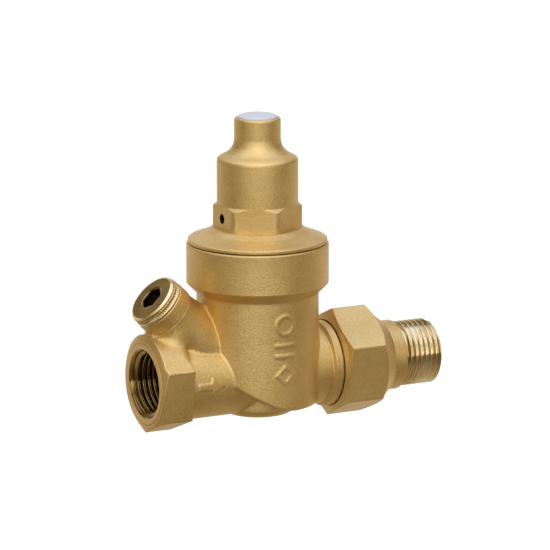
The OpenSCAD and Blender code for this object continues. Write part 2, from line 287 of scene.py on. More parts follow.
class Nodes:
    """Small helper around a material's node tree."""

    def __init__(self, name):
        self.material = bpy.data.materials.new(name)
        self.material.use_nodes = True
        self.tree = self.material.node_tree
        self.shader = self.tree.nodes["Principled BSDF"]
        self.coords = self.tree.nodes.new("ShaderNodeTexCoord").outputs["Object"]

    def add(self, kind, **values):
        node = self.tree.nodes.new(kind)
        for key, value in values.items():
            setattr(node, key, value)
        return node

    def link(self, out, into):
        self.tree.links.new(out, into)

    def lathe_coords(self, place):
        """Coordinates that only change with the radius and the height about a turned piece's axis."""
        inverse = place.inverted()
        mapping = self.add("ShaderNodeMapping")
        mapping.inputs["Location"].default_value = inverse.translation
        mapping.inputs["Rotation"].default_value = inverse.to_euler()
        self.link(self.coords, mapping.inputs["Vector"])
        apart = self.add("ShaderNodeSeparateXYZ")
        self.link(mapping.outputs["Vector"], apart.inputs["Vector"])
        flat, joined = self.add("ShaderNodeCombineXYZ"), self.add("ShaderNodeCombineXYZ")
        self.link(apart.outputs["X"], flat.inputs["X"])
        self.link(apart.outputs["Y"], flat.inputs["Y"])
        radius = self.add("ShaderNodeVectorMath", operation="LENGTH")
        self.link(flat.outputs["Vector"], radius.inputs[0])
        self.link(radius.outputs["Value"], joined.inputs["X"])
        self.link(apart.outputs["Z"], joined.inputs["Z"])
        return joined.outputs["Vector"]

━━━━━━

**WHAT YOU SHOULD DO**
Please repeat the listing above in full and exactly.

**SOLUTION FOR THIS PROBLEM**
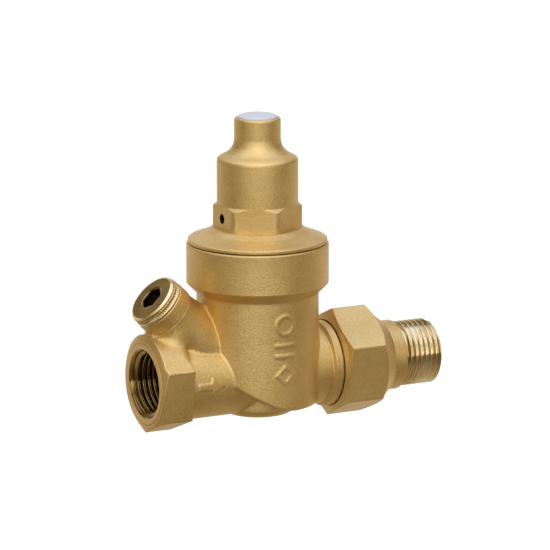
The OpenSCAD and Blender code for this object continues. Write part 2, from line 287 of scene.py on. More parts follow.
class Nodes:
    """Small helper around a material's node tree."""

    def __init__(self, name):
        self.material = bpy.data.materials.new(name)
        self.material.use_nodes = True
        self.tree = self.material.node_tree
        self.shader = self.tree.nodes["Principled BSDF"]
        self.coords = self.tree.nodes.new("ShaderNodeTexCoord").outputs["Object"]

    def add(self, kind, **values):
        node = self.tree.nodes.new(kind)
        for key, value in values.items():
            setattr(node, key, value)
        return node

    def link(self, out, into):
        self.tree.links.new(out, into)

    def lathe_coords(self, place):
        """Coordinates that only change with the radius and the height about a turned piece's axis."""
        inverse = place.inverted()
        mapping = self.add("ShaderNodeMapping")
        mapping.inputs["Location"].default_value = inverse.translation
        mapping.inputs["Rotation"].default_value = inverse.to_euler()
        self.link(self.coords, mapping.inputs["Vector"])
        apart = self.add("ShaderNodeSeparateXYZ")
        self.link(mapping.outputs["Vector"], apart.inputs["Vector"])
        flat, joined = self.add("ShaderNodeCombineXYZ"), self.add("ShaderNodeCombineXYZ")
        self.link(apart.outputs["X"], flat.inputs["X"])
        self.link(apart.outputs["Y"], flat.inputs["Y"])
        radius = self.add("ShaderNodeVectorMath", operation="LENGTH")
        self.link(flat.outputs["Vector"], radius.inputs[0])
        self.link(radius.outputs["Value"], joined.inputs["X"])
        self.link(apart.outputs["Z"], joined.inputs["Z"])
        return joined.outputs["Vector"]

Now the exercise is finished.